At this event we were given a brief demonstration of Dead Space Extraction, the all-new Wii game based on last year's stunningly beautiful and atmospheric Dead Space. First things first: it is hard to believe just how closely this title resembles the previous one visually. The level we witnessed took place inside the now familiar USS Ishimura, which was great because it looked exactly like we remembered. The ship's rooms and hallways were littered with benches, boxes, broken railings, smashed doors, and debris, making everything appear lived in, while some great lighting effects were utilized to add an impressive sense of realism and spookiness to the surroundings.
Also filling the screen were hordes of pesky Necromorphs trying to eviscerate you at every turn. Just as in the original, Extraction will have these formidable foes popping out the ceilings, floors, and vents when you least expect it. These creatures also look as though they were taken directly out of the original title; complete with their very fluid and believable animations. The look of these hideous creatures is all the more impressive and grotesque considering you'll need to continue relying on strategic dismemberment (limb-lopping) in order to dispatch with them. This results in Necromorphs reacting to their remaining number of limbs realistically by adapting; for example, crawling on the ground instead of walking when both of their legs have been removed.
Even the human characters in Extraction are visually impressive, which is a real accomplishment for a Wii game. While you will not be able to see your character due the game's first-person perspective, you will come across other folks in the same situation as yourself. At least a few times during the course of the demo, we witnessed some in-game scenes that had characters talking amongst themselves and to your character as well. Besides looking incredibly realistic, these characters' faces were also perfectly animated, using motion capture for accurate and convincing facial and mouth movement at all times.
Of course, while Extraction looks to be a technical achievement for the Wii visually, the impressive graphics do seem to come at a cost. Rather than being a free-roaming third-person shooter like the original Dead Space, Extraction is instead classified as a guided first-person experience. Essentially this means that the player will have no/very little direct control over their character's movement through the game's environments and chapters. While it would be easy to dismiss this title as just another Wii on-rails shooter, there is actually more to it than just shooting whatever pops onto the screen.
One of the major differences between Extraction and a typical on-rails shooter game is in just how well the controls are implemented. Instead of just functioning as a pointing and shooting device, the Wii-mote, Nunchuk, and their motions have clearly been well thought out and utilized. Players will find themselves shaking the Nunchuk to melee Necromorphs who happen to get too close, shaking both controllers to dislodge attacking foes, and even shaking the Wii-mote to gain better visibility with the glow worm. The glow worm is essentially a glow stick that needs shaken to provide better illumination, presenting players with some interesting situations where they'll need to decide whether it's more important to be able to see well or immediately shoot at the screen. Keeping with the tradition of Dead Space, weapons will continue to have an alternate fire mode. Luckily, utilizing this function is as simple as turning the Wii-mote on its side, making switching between these two modes quick and painless.

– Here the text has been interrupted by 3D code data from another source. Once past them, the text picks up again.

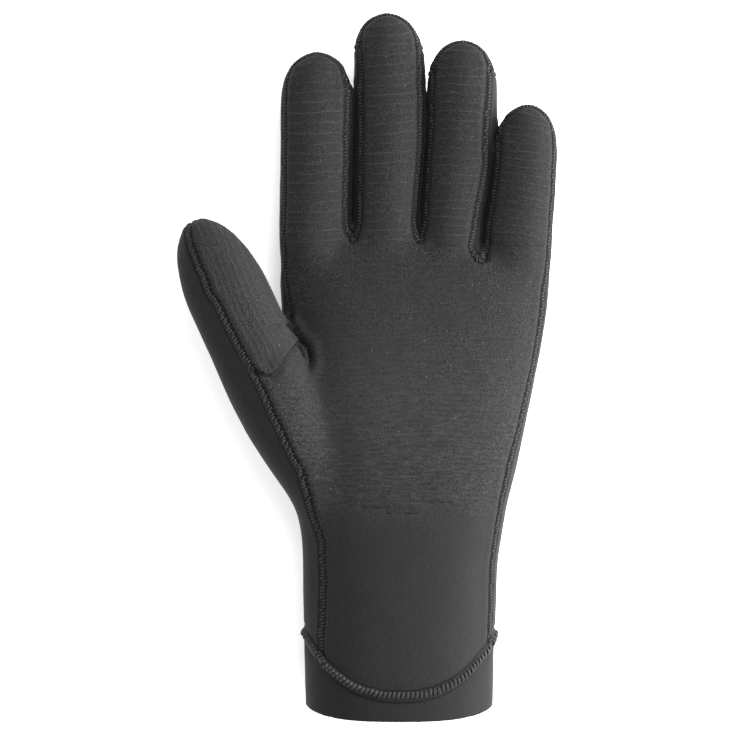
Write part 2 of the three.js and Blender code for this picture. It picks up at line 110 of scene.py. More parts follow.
world = bpy.data.worlds.new("white_room")
world.use_nodes = True
world.node_tree.nodes["Background"].inputs["Color"].default_value = (1, 1, 1, 1)
world.node_tree.nodes["Background"].inputs["Strength"].default_value = 1.0
bpy.context.scene.world = world
bpy.context.scene.view_settings.view_transform = "Standard"


def soft_panel(name, place, aim, watts):
    light_data = bpy.data.lights.new(name, "AREA")
    light_data.shape = "RECTANGLE"
    light_data.size, light_data.size_y = PANEL_SIZE
    light_data.energy = watts
    light = bpy.data.objects.new(name, light_data)
    light.location = place
    light.rotation_euler = (Vector(aim) - Vector(place)).to_track_quat("-Z", "Y").to_euler()
    bpy.context.scene.collection.objects.link(light)


soft_panel("panel_on_the_right", place=(1.0, 0.05, 0.34), aim=(0, 0.02, 0.02), watts=42)
soft_panel("panel_above", place=(0.35, 0.45, 1.2), aim=(0, 0.02, 0), watts=12)

# %% [markdown]
# The slits. On the real glove the fingers touch each other, and the cloth between two of them is a deep
# dark slit. A straight line that starts inside one finger and runs sideways meets that finger's wall, the
# slit and the next finger's wall. The slit's place and width are measured that way, row by row. In the
# measured glove a wall has two faces, the lining and the outside.

# %% Find the slits between the fingers
FORK = 70 * MM
FINGER_MIDDLES = np.array((-32, -4, 23, 46)) * MM
SLIT_TOPS = np.array((128.6, 126.4, 110.8)) * MM
HALF_HEIGHT = 15 * MM
ROW_STEP = 1.5 * MM
FACES_OF_WALL = 2
FACES_OF_SKIN = 1


def hill(distance, width):
    return np.exp(-((distance / width) ** 2))


def ramp(value, start, end):
    t = np.clip((value - start) / (end - start), 0, 1)
    return t * t * (3 - 2 * t)


def surface_of(meshes):
    spots, faces, owners = [], [], []
    for index, (places, polygons) in enumerate(meshes):
        faces += [[len(spots) + i for i in p] for p in polygons]
        owners += [index] * len(polygons)
        spots += [tuple(place) for place in places]
    return BVHTree.FromPolygons(spots, faces), owners


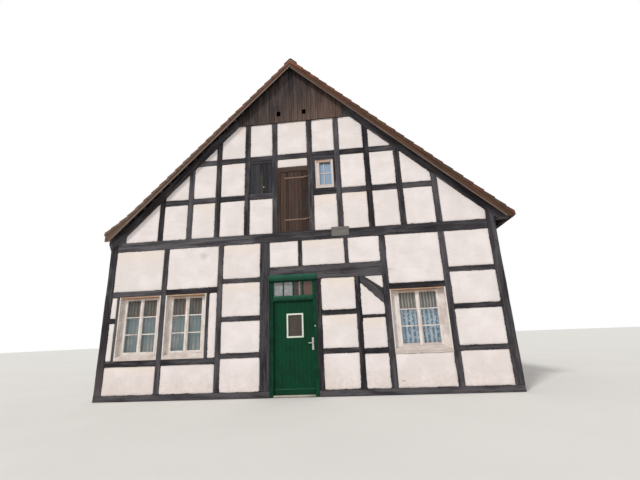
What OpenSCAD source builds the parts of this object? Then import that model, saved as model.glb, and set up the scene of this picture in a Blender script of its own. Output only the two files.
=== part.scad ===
// Half timbered house: plastered framing on all sides under a steep tiled roof.
// Millimetres. X runs along the front wall, Y from the front to the back, Z up from the ground.
// The origin is the middle of the ground floor.

/* [House] */
// Clearance between members of the joinery, and between the rafters and what is cut to their slope
fit_gap = 0.1; // [0.1:0.1:0.5]
// Length from the front wall's face to the back wall's face
house_len = 12000; // [10000:100:14000]
// Depth of the wall timbers
timber_d = 180; // [160:5:200]
// Thickness of the plastered infill panels
infill_t = 130; // [100:5:140]
// How far the infill sits behind the faces of the timbers
infill_recess = 12; // [5:1:20]
// Height of the sill beams on the ground
sill_h = 140; // [120:5:180]
// Thickness of the ground floor
floor_t = 45; // [30:5:60]
// Height of the storey beam's underside
beam_z = 3660; // [3560:10:3900]
// Height of the storey beam
beam_h = 240; // [200:10:260]

/* [Front bays] */
// Width of the corner posts
corner_post_w = 190; // [150:5:220]
// Width of the posts between the two left windows
window_post_w = 130; // [100:5:150]
// Width of the post left of the door
door_post_w = 240; // [180:5:260]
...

Extraction also contains some interactive elements that one wouldn't typically associate with an on-rails shooter. Because of your ability to use powers such as stasis and telekinesis from the original game, you are more equipped to handle difficult battles. Stasis can be used to slow your enemies while telekinesis will allow you to pick up objects in the world such as boxes and hurl them at your foes. Telekinesis can also be cleverly employed to pick up weapons, ammo, audio logs, and other various useful items from the environment as you pass through it. There will even be portions of the game where you will be given control over the camera with the analog stick so that you can better investigate your surroundings for useful items and information. All of these things come off as really slick and make the game feel less like a straightforward on-rails shooter and more like, dare I say it, a guided first-person experience.
While we'll have to wait to see how the finished product turns out, what we've already seen has gotten us pretty excited about this upcoming prequel to the fantastic Dead Space. Extraction's great-looking visuals combined with the interesting ideas that have found their way into the title seem like they will create a very atmospheric and enjoyable experience. Add in the ability to play with a buddy on the same screen and branching paths that provide variety for multiple trips through and Extraction could be another must have title for fans starved for M rated games on the Wii.